Around the world, it is not surprising that those trying to undermine a democratic state often start by attacking and undercutting the independence of the judiciary.
In December, Poland passed laws that threatened the independence of its and other Supreme Courts by enhancing the power of the executive branch to replace large numbers of its judges. The ABA spoke out condemning the action and sent observers to the country to assess the situation. The added attention brought by the ABA may have had an effect, as the European Union is currently weighing sanctions against Poland over its changes to the rule of law.
In emerging democracies and transitioning states throughout the world, the Judicial Reform Index is an innovative tool developed by the ABA Rule of Law Initiative to assess states’ judicial reform and judicial independence. It offers international organizations, development agencies, technical legal assistance providers and local reformers a reliable means to target judicial reform programs and monitor progress toward establishing more accountable, effective and independent judiciaries.

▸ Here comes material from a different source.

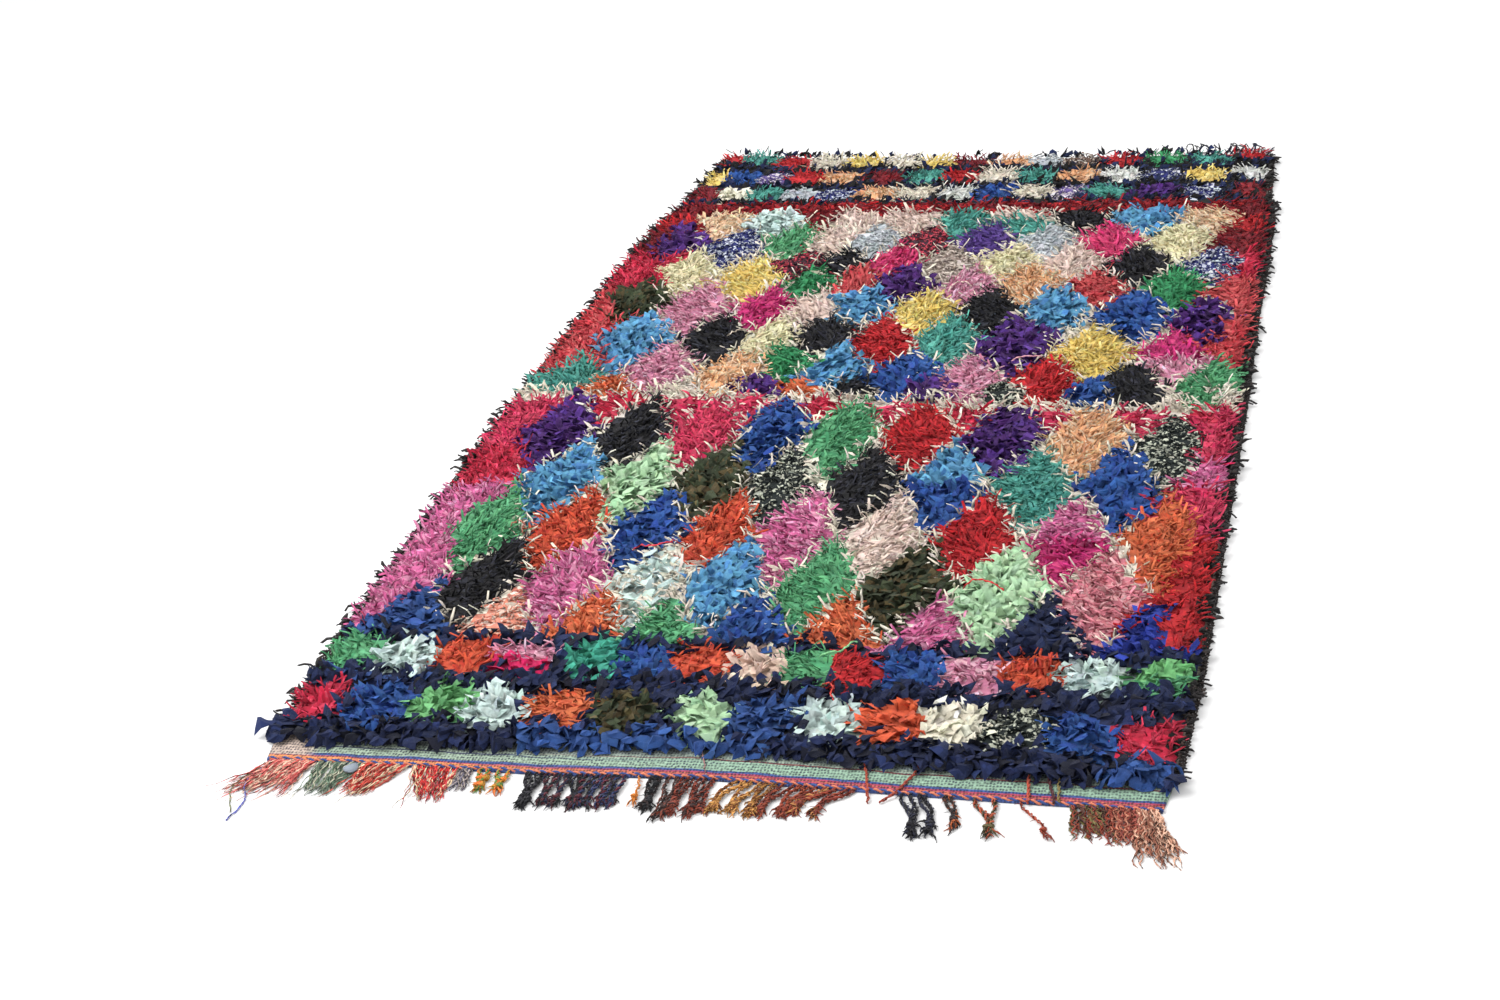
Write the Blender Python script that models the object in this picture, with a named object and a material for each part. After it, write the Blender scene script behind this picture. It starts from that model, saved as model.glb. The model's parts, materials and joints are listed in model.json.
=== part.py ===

Alexander Hamilton wrote in the Federalist Papers that “the complete independence of the courts of justice is peculiarly essential in a limited Constitution.”
As Hamilton stressed, judicial independence is deeply interwoven with the ideals of democracy. At the same time, it can be undermined—swiftly and unexpectedly. And what gets shattered cannot be quickly restored.
Protecting it, as Justice O’Connor wrote, is not easy. It requires work and diligence and attention. Defending the principle is the responsibility of every lawyer. A strong, impartial, independent judiciary is too important to squander.